Every homeowner dreams of the day when they finally make their last mortgage payment. Unfortunately for many, they won’t see that day until they’re in their 60’s or 70’s! If you want to speed up the process by a few years, check out these tips for paying off your mortgage early.
Refinance Your Mortgage
If you want to pay off your mortgage faster, then the first thing you should do is refinance your mortgage because there’s no better time to do so. Right now, rates are at historic lows, and you might want to consider refinancing to a shorter term.
Let’s say you have a 30-year term and you refinance to a 15-year term. You’ll pay off the loan in half the time, but that doesn’t mean you’ll automatically be paying twice the amount for your monthly mortgage payment.
The additional amount you’ll be paying each month all depends on the new interest rate you can manage to lock-in. Be sure to work with a mortgage professional if you’re going to refinance. They can help you find the best rate and then you can decide if you can comfortably afford the higher monthly payments.
Even if you don’t want to increase your monthly payments by potentially hundreds of dollars a month, it’s still worth refinancing at a lower rate. With the money you’ll save on interest, you can put that towards making extra payments when you can afford it.
Make One Extra Payment Each Year
One extra payment a year doesn’t sound like much, but it can actually add up. You could end up paying off your mortgage 1-6 years early, depending on the term length.
There are two strategies you can use to reach 13 payments a year:
One option is to pay your mortgage bi-weekly–pay half the monthly total one week, and the other half two weeks later. By the end of the year, you’ll have accumulated one full extra payment. The only catch here is that not every lender will allow you to do this.
If your lender doesn’t allow bi-weekly payments or it sounds like a headache to keep up with, you can also just pay the extra in a lump sum every year.
Recast Your Mortgage
Have you recently come into a big chunk of unexpected money, like an inheritance? Then you could consider recasting your mortgage. If this is something your loan servicer will allow, they’ll take that lump sum and apply it to the principal amount of your mortgage, which in turn, will lower your monthly payments. Then, instead of paying the new, lower amount, continue paying the previous amount… but keep in mind:
You Must Specify That Extra Payments Go Towards The Principle Loan
No matter which way you decide to make extra payments, make sure you earmark that money to go towards the principal loan amount. If you don’t specify where that extra money is supposed to go, they’ll likely just apply it to next month’s interest amount.
Check for Early Payoff Penalties
Before you get too excited about paying off your mortgage earlier than your term, make sure you won’t get punished if you do! You’d think that lenders should reward you for paying them back faster, but unfortunately, they want you hanging on as long as possible so they can keep collecting interest payments.
When you pay back your loan faster, they’re losing profit and some lenders will charge you a penalty to make up for it.
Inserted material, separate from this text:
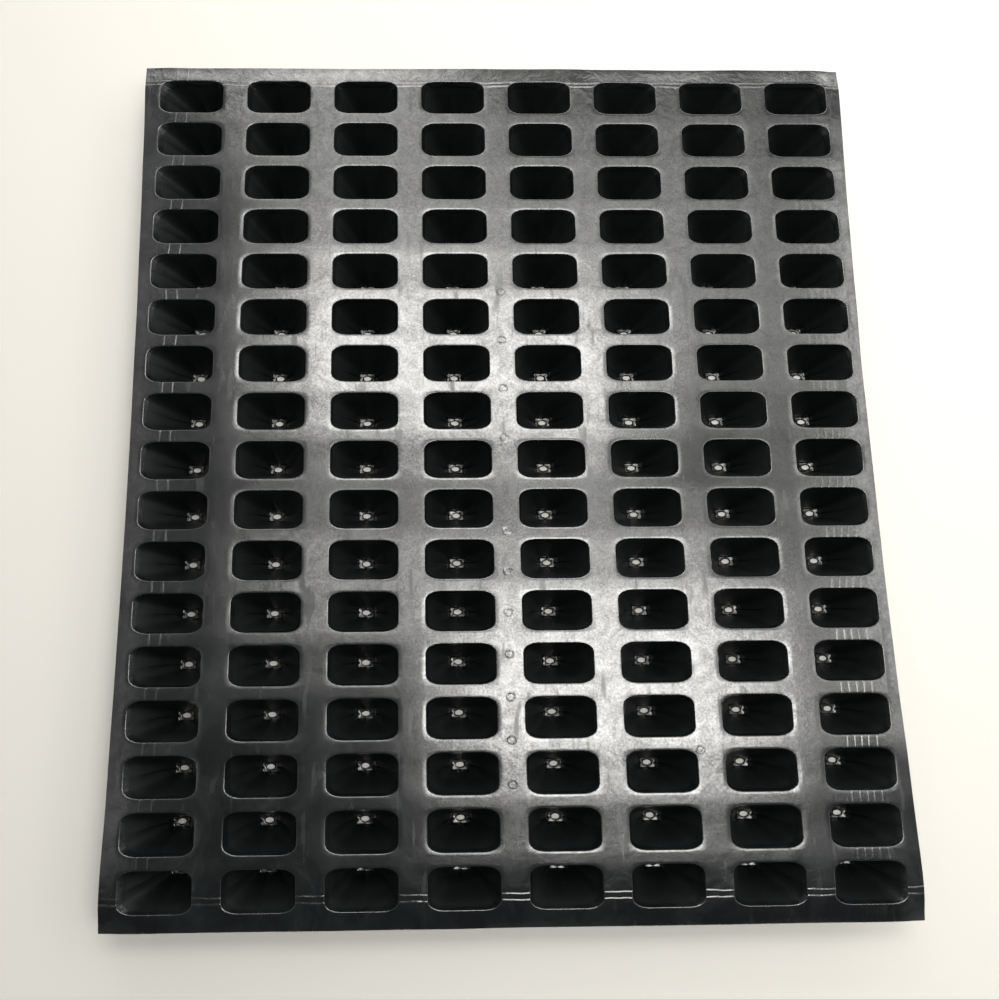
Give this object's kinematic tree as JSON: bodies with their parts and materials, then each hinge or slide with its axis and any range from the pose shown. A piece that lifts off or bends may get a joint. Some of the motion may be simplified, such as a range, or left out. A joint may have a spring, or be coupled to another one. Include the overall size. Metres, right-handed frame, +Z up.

Depending on how big the penalty is, you could end up losing money in the long run. If your lender has a high penalty fee, you’re better off just saving that extra money and putting it towards something else.
Build Up an Emergency Fund First
Even if your lender doesn’t charge penalty fees, you should still consider whether paying off your house should be your first priority. If you don’t have a substantial emergency fund, you should definitely work on accumulating money for that before you pay-off your house. How much you should put aside depends on your finances and lifestyle, but you can use an emergency fund calculator like this one to get a better idea.
If you throw every extra penny you have at your mortgage and all your liquidity is tied up in your home, that could be a disaster if you ever run into a financial crisis and need money right away. It could take a long time for your house to sell, and if you don’t have a substantial emergency fund to keep you afloat, you might have to resort to taking out loans and charging up credit cards.
Another nightmare possibility is if the market tanks, but you have no choice but to sell. In that case, you could be losing thousands of dollars in your investment because you couldn’t afford to wait.
As this pandemic has taught us, you should expect the unexpected. If a crisis occurs, having a luxurious emergency fund will benefit you a lot more than having your house paid off.
The Time to Refinance is Now
Whether your goal is to pay off your mortgage early or not, if you can refinance your loan right now, you definitely should. Since the pandemic began, mortgage rates have been consistently trending downward. Right now, the average 30-year fixed mortgage rate is the lowest it’s been in almost 50 years!